Fuego amigo

Su reino es de este mundo

Creo que una de las razones del éxito del radicalismo cristiano de los últimos años, comenzado por Juan Pablo II y continuado con mayor energía, si cabe, por su gran inquisidor Ratzinger, ya Benedicto XVI, es la reacción y contrapeso a la pujanza misionera de los países islámicos. Y digo bien países islámicos, mucho mejor organizados y cohesionados por su religión, como común denominador, que los cristianos. Reunidos en un bloque más o menos homogéneo dentro de la Organización de la Conferencia Islámica (OCI), forman parte de ella 57 países, de los 251 soberanos del planeta.

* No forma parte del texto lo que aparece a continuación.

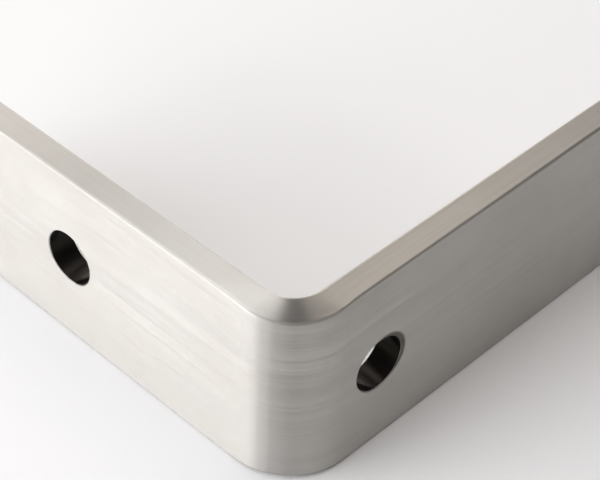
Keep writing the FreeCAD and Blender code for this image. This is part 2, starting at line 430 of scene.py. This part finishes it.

Ya el hecho de definir un país como islámico, es decir, donde la doctrina religiosa del Islam es la ley misma o su inspiradora, retrotrae a esos países al estado mental, social y económico de la alta edad media, en la que imperaba la verdad revelada de los dioses (falsos, como bien sabéis), administrada sabiamente por sus sacerdotes. A este lado de la trinchera, el santo Josemaría Escrivá (antes Escriba) suspiraba por estar al frente de una comunidad de fieles con la "fe del carbonero", que, en la escala de valores de un marqués que soñaba en vida con la santidad, era algo así como el escalón más bajo de la sociedad. Las religiones los prefieren carboneros, incultos, de fe ciega, que son los que ya no tienen nada que perder pero mucho que ganar, y a los que es fácil convencer de que un cinturón de explosivos adosado a la cintura puede catapultarles al paraíso. En trozos pequeños, pero directamente al paraíso.

Lo malo es que en los países cristianos quedan pocos carboneros, mientras que en los islámicos, la mayoría de ellos los más pobres de la Tierra, todos son carboneros, cuando no simplemente carbón mismo. El perfecto caldo de cultivo para los salvadores. Mientras la iglesias cristianas se despueblan, las rebosantes madrasas y mezquitas de todo el mundo se radicalizan.

Ayer, por ejemplo, en Yakarta, la capital de Inonesia, uno de esos estados donde se gobierna mediante la ley islámica, la sharia, se reunieron cerca de 100.000 personas para pedir el establecimiento del gran Caifato mundial que unifique a todos los países islámicos ¡incluido España! Yo imagino la envidia del Vaticano ante noticias como éstas, admirado quizá de la habilidad de sus colegas vendedores de dioses para extender su producto por todo el mundo con éxito tan certero, incapaz de detener la sangría de fieles incluso en sus propios territorios históricos, donde los carboneros de América, de norte a sur, son seducidos por los talibanes de las iglesias evangélicas.

Por eso, episodios como éstos me hacen pensar que la radicalización lenta pero progresiva de los católicos, desde Polonia a España, está siendo animada por los departamentos de imagen de la Curia romana, como la única estrategia posible contra la invasiva radicalización islámica y de las iglesias evangélicas, dueñas de poderosas cadenas de radio y televisión, a falta de capillas sixtinas, que están depredando su territorio.

A este lado de la civilización nos puede parecer ridículo, cómico y trágico que una iglesia pretenda imponer su criterio a toda la sociedad en contra del divorcio, el aborto, el matrimonio homosexual, la asignatura de Educación para la Ciudadanía... Pero toda esta carga ideológica, transportada en el tiempo, en un salto atrás de siglos, a ese lugar nebuloso y medieval al que los curas talibanes de toda laya les gustaría confinarnos, y en el que se encuentran la mayoría de las repúblicas islámicas o los habitantes de algunos estados de la América profunda, esa ideología retrógada cobraría entonces una lógica rotunda, la que justifica la fe en seres mágicos como un principio superior al de la razón.

Y por si alguien piensa que es mejor, en todo caso, el radicalismo de Rouco, Ratzinger y Cañizares que la amenaza del califato panislámico propuesto ayer en Yakarta, no tiene más que entrar en una biblioteca y repasar la historia del cristianismo y de cómo el emperador Constantino nos convirtió a media humanidad a su fe, a golpe de hostias, de torturas y a cristazo limpio.